4. Interface Requirements

Interface requirements describe how the system connects to things it doesn’t control: the user, the power supply, a cloud platform, a host system, a physical environment.

These are often the requirements that get forgotten in early documents and cause the most integration pain later. A few categories worth covering explicitly:

  • User interfaces. Physical controls, displays, alerts. If a non-expert user is expected to operate the device, that constrains the interface more than most teams acknowledge upfront.
  • Electrical interfaces. Connector pinouts, voltage ranges, current limits, ESD tolerance. Even if you’re using standard connectors, document the expected limits.
  • Mechanical interfaces. Mounting requirements, enclosure IP ratings, dimensional constraints for integration into a larger system.
  • Software and data interfaces. Protocols, data formats, API versions, update mechanisms. If firmware is being provided to a customer who integrates it, that interface needs requirements, not just a reference implementation.

You don’t need exhaustive detail in v1. You need enough that a new team member can understand what the boundaries of the system are and what’s expected at each one.


5. Verification and Acceptance

This section answers the second core question: how will we know the system did what we said it would do?

For each requirement — or at minimum, each system-level requirement — there should be a planned verification method. Four standard methods cover most cases:

  • Test: Run an experiment with measured outcomes.
  • Analysis: Calculate or model the expected performance.
  • Inspection: Physically examine the system to confirm a property.
  • Demonstration: Operate the system and observe behavior.

At a startup pre-production, this section doesn’t need to be a full test plan. It can be a table: requirement ID, verification method, acceptance criteria, and a placeholder for pass/fail status. The point is to make it clear that each requirement has a path to verification before anyone starts building hardware.

Teams that skip this section discover, during hardware bring-up, that they have twenty requirements and no test procedures, and they end up writing both at the same time under deadline pressure. That’s when corners get cut.


System-Level vs. Subsystem-Level: The Mental Model

If you’re unsure which level a requirement belongs to, use this test:

Could this requirement be met by swapping out an entire subsystem?

If yes, it’s system-level. The system requirement that the product weighs less than 500 grams doesn’t care whether you achieve that with aluminum or carbon fiber or a different battery chemistry. It lives at the system level and creates design freedom below it.

If the requirement only makes sense in the context of a specific subsystem’s implementation — the ADC sampling rate, the BLE connection interval, the MCU clock speed — it’s subsystem-level.

Requirements that fall between these levels usually indicate that the system architecture isn’t fully defined yet. That’s okay; just flag them explicitly rather than forcing them into a category where they don’t fit.
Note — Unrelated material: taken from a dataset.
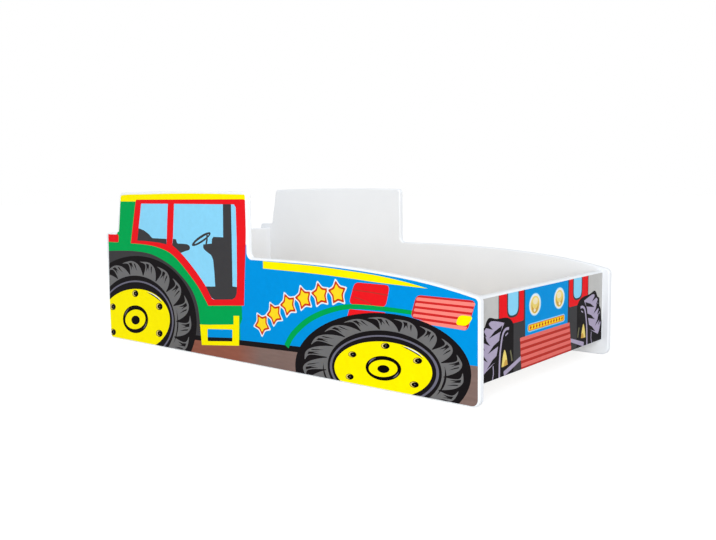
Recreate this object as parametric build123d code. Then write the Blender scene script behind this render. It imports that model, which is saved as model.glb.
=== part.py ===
from build123d import *
import os

# Tractor bed for a child, in millimetres. Two tractor-shaped side panels stand on the floor and
# carry a headboard, a footboard and two rails. A slatted base lies loose on the rails.
# The origin is on the floor under the middle of the bed, +X runs from the head end to the
# tractor's front, +Y to the tractor's left side and +Z up.

# Mattress the bed is made for
mattress_length = 1600.0
mattress_width = 800.0
mattress_end_gap = 1.0
mattress_side_gap = 3.0

# Boards
panel_thickness = 22.0
board_thickness = 22.0
edge_radius = 5.0
head_overhang = 40.0
foot_setback = 24.0
board_ground_gap = 52.0
board_foot_radius = 1.5
headboard_height = 400.0
footboard_height = 289.0

# Side outline, lengths from the head end and heights from the floor
step_length = 76.0
step_height = 419.0
cab_rear_lean = 32.5
roof_rear_height = 574.4
roof_front_height = 572.6
roof_arch = 5.0
cab_front_length = 826.7
bonnet_height = 357.0
bonnet_level_run = 173.0
knee_setback = 260.0
knee_height = 336.6
nose_height = 294.4
rear_foot_radius = 18.0
step_radius = 14.0
step_inner_radius = 10.0
roof_radius = 16.0
notch_radius = 18.0
nose_radius = 18.0
front_foot_radius = 25.0

# Printed films
print_thickness = 0.3
print_inset = 6.0
print_foot_inset = 4.0
board_print_foot_inset = 1.5
board_print_end_inset = 1.5

# Rails and slatted base
base_height = 150.0
rail_width = 25.0
rail_height = 40.0
rail_end_gap = 2.0
slat_count = 13
slat_width = 70.0
slat_thickness = 18.0
slat_side_gap = 3.0
slat_end_gap = 6.0
slat_edge_radius = 2.0
strap_width = 25.0
strap_thickness = 1.0
strap_edge_distance = 130.0
staple_width = 12.0
staple_wire = 0.8
staple_leg = 11.0
staple_slack = 0.1

# Cam fittings and dowels at the board ends
fitting_edge_distance = 45.0
cam_distance = 34.0
cam_diameter = 15.0
cam_depth = 16.0
cam_recess = 1.0
cam_slack = 0.2
bolt_thread_diameter = 6.0
bolt_thread_length = 11.0
bolt_shaft_diameter = 6.6
bolt_neck_diameter = 3.6
bolt_neck_length = 6.0
bolt_head_diameter = 6.6
bolt_head_length = 3.0
bolt_bore_diameter = 8.0
drive_recess_diameter = 5.0
drive_recess_depth = 2.5
cap_diameter = 17.0
cap_thickness = 0.8
cap_stem_diameter = 4.6
cap_stem_gap = 0.3
dowel_diameter = 8.0
dowel_in_panel = 12.0
dowel_in_board = 22.0
dowel_spacing = 32.0
dowel_chamfer = 1.0

# Rail screws
screw_count = 5
screw_end_distance = 120.0
screw_diameter = 4.0
screw_head_diameter = 8.0
screw_head_height = 2.4
screw_in_panel = 13.0

# Clearance round a pin or screw in its hole, and past the end of a blind hole
hole_slack = 0.1
hole_end_slack = 0.5

# Places worked out from the sizes
inner_length = mattress_length + 2 * mattress_end_gap
inner_width = mattress_width + 2 * mattress_side_gap
bed_length = head_overhang + inner_length + 2 * board_thickness + foot_setback
head_end = -bed_length / 2
front_end = bed_length / 2
panel_inside = inner_width / 2
panel_outside = panel_inside + panel_thickness
headboard_x = head_end + head_overhang + board_thickness / 2
footboard_x = front_end - foot_setback - board_thickness / 2
headboard_inside = headboard_x + board_thickness / 2
footboard_inside = footboard_x - board_thickness / 2
well_x = (headboard_inside + footboard_inside) / 2
rail_top = base_height - slat_thickness
rail_z = rail_top - rail_height / 2
rail_length = inner_length - 2 * rail_end_gap
rail_face = panel_inside - rail_width
slat_length = inner_width - 2 * slat_side_gap
slat_span = inner_length - 2 * slat_end_gap - slat_width
slat_pitch = slat_span / (slat_count - 1)
slat_places = [well_x - slat_span / 2 + slat_pitch * n for n in range(slat_count)]
strap_y = slat_length / 2 - strap_edge_distance
sides = (-1, 1)


def cylinder_along(axis, x, y, z, diameter, length):
    """Cylinder from the point (x, y, z) along an axis direction, for a pin or its hole."""
    start = Plane(origin=(x, y, z), z_dir=axis)
    return start * Cylinder(diameter / 2, length, align=(Align.CENTER, Align.CENTER, Align.MIN))


def block(x, y, z, length, width, height):
    """Box centred on (x, y) with its underside at z."""
    return Pos(x, y, z) * Box(length, width, height, align=(Align.CENTER, Align.CENTER, Align.MIN))


def spread(low, high, count):
    """Evenly spaced places from low to high, both included."""
    return [low + (high - low) * n / (count - 1) for n in range(count)]


def round_corner(face, x, z, radius):
    """Rounds the corner of an upright outline that lies at (x, z)."""
    corner = face.vertices().sort_by_distance((x, 0, z))[0]
    return fillet(corner, radius)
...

Common Mistakes First-Time Requirements Authors Make

Writing design decisions as requirements. “The system shall use a UART interface between the MCU and the sensor” is a design decision. The requirement is what that interface must achieve: latency, bandwidth, reliability. If you lock in the interface technology at the requirements level, you’ve eliminated design options before the architecture is even reviewed.

Using vague qualifiers without scale. “Fast,” “reliable,” “robust,” “minimal” — these words mean nothing without numbers. Every time you write one of them, ask: compared to what, measured how?

Treating the document as done. Requirements documents are living documents. A v1 that gets updated through design and test is doing its job. A v1 that never changes is probably being ignored.

Writing requirements for things you hope will be true. If the team isn’t actually committed to a requirement — if it’s in the document because it sounded good, not because anyone verified it’s achievable — it will cause problems when someone holds you to it. Be honest about what’s a firm constraint versus a goal.

Skipping rationale. Requirements without rationale look arbitrary. When someone joins the team six months later, or when a partner asks why the accuracy spec is what it is, “it’s in the requirements document” is not an answer. The answer is in the rationale field you didn’t write.


How Modern Tools Support This Structure

A requirements document in a text file or spreadsheet will take you through a first prototype. It will not take you through first article testing, a manufacturing partner review, or a customer acceptance process.

When the program matures, you need traceability that links requirements to tests, to design artifacts, to change history. You need to know, when a requirement changes, what else is affected.

Flow Engineering is built around this model — requirements as a connected graph rather than a flat document, with traceability as a first-class feature rather than something you retrofit with hyperlinks. For small teams in particular, Flow Engineering’s structure gives you the right sections and relationships from day one without requiring you to configure a legacy requirements management platform that was designed for programs with dedicated requirements engineers.

The practical value for a startup is that you can start with the lightweight structure described here, and the platform grows with you. The connections you establish early between system-level and subsystem-level requirements become the traceability matrix you’ll need for a customer audit later. You’re not maintaining two separate artifacts.

That said, any well-structured document — even a carefully organized spreadsheet — beats a sprawling, unversioned Google Doc. The structure matters more than the tool, at least at the start.


Where to Begin

Start with scope. Before you write a single requirement, write three sentences: what this product is, what environment it operates in, and what it is explicitly not covering. Then write your first ten system-level requirements. Get the format right on those ten before you write forty more.

Requirements work is not compliance. It’s the discipline of being honest with yourself about what you’ve committed to build — before you’ve spent the budget to build it.